Inflation Rises Above Fed Comfort Zone

WASHINGTON - Consumer spending grew in April at the fastest pace in three months but much of that spending went to pay for higher gasoline prices. Rising price pressures pushed a key gauge of inflation favored by the Federal Reserve up by the largest amount in 13 months.

The Commerce Department reported Friday that consumer spending jumped 0.6 percent last month, the biggest increase since a 0.8 percent rise in January. However, when inflation was removed, the increase in spending was a much smaller 0.1 percent.

"Consumers are becoming more cautious, having been body-slammed by the recent spike in gasoline prices, a cooler housing market and the cumulative impact of higher borrowing rates," said Brian Bethune, an economist at Global Insight, a private forecasting firm.

Rising energy prices were taking their toll on consumer confidence, which dropped to 79.1 in May, the lowest reading in seven months, according to the University of Michigan's survey of consumer sentiment.

Core inflation, excluding energy and food, was up 2.1 percent in April compared to the same month a year ago. This was the fastest increase in this inflation gauge since a similar 2.1 percent increase for the 12 months ending in March 2005 and was above the Fed's comfort zone for inflation.

The government reported that personal incomes rose by 0.5 percent in April, matching the March gain, with the strength coming from a big increase in wages and salaries.

The Fed conducts policy with a goal of keeping inflation excluding energy and food rising at an annual rate of 1 percent to 2 percent. While a 2.1 percent reading is only slightly above that target level, financial markets have grown concerned in recent weeks that the central bank may keep raising rates at coming meetings because inflationary pressures have begun to mount.

The concern is that big increases in oil prices this year could now be spilling over into other areas of the economy, upsetting the calm inflation environment that the Fed seeks to maintain as a way to spur economic growth.

To keep inflation under control, the Fed increases short-term interest rates to slow borrowing and economic activity.
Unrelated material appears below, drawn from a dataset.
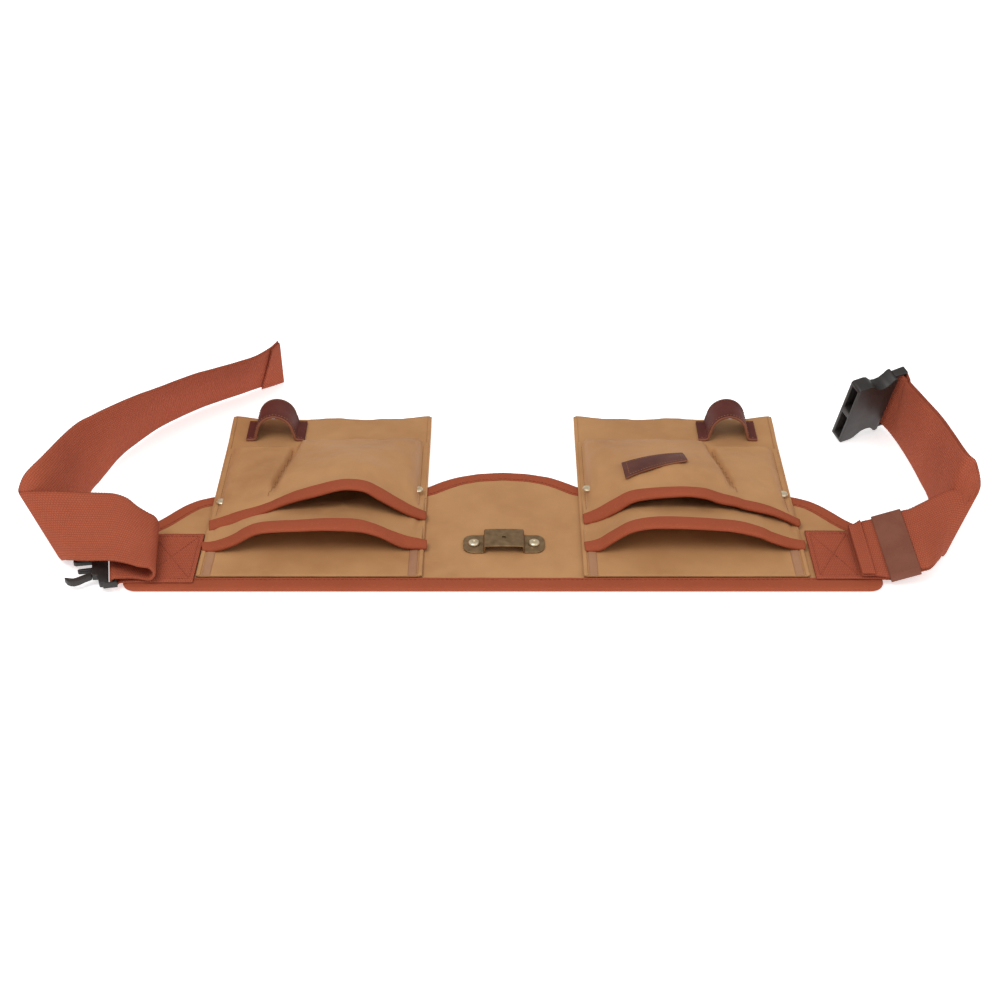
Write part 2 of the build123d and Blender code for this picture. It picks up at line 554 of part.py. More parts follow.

The Fed has boosted a key rate at 16 consecutive meetings over the past two years with the big question now being whether it will call a pause at its next meeting at the end of June or keep raising rates.

Some economists worry that the Fed could be caught in a bind with inflation rising but the economy already starting to slow. Too many rate increases in such an enviornment raise the risk of over-doing the credit tightening and possibly triggering a recession.

The 0.5 percent increase in incomes in April matched the gain in March and was propelled by a 0.9 percent rise in wages and salaries, the biggest such increase in a year.

The 0.6 percent increase in spending followed a 0.5 percent rise in March and was the strongest gain since a 0.8 percent jump in January.

However, much of that gain reflected the big jump in energy prices last month. Excluding the impact of inflation, consumer spending was up a much more modest 0.1 percent in April, matching the inflation adjusted rise in March.

The overall economy grew at a sizzling pace of 5.3 percent in the January-March quarter, the strongest rate in 2 1/2 years. But analysts are looking for that growth to slow to a more moderate 3 percent to 3.5 percent range in the current quarter, reflecting in part a slowdown in consumer spending.

Disposable incomes, the amount Americans have to spend after paying taxes, rose by 0.4 percent in April but actually fell by 0.1 percent after inflation was taken into account.

The personal savings rate, the amount of disposable income left after consumer spending is accounted for, remained in negative territory at minus 1.6 percent in April, down from a minus 1.4 percent in March. A negative savings rate means that Americans are not only spending all of their disposable income but dipping into savings and increasing borrowing.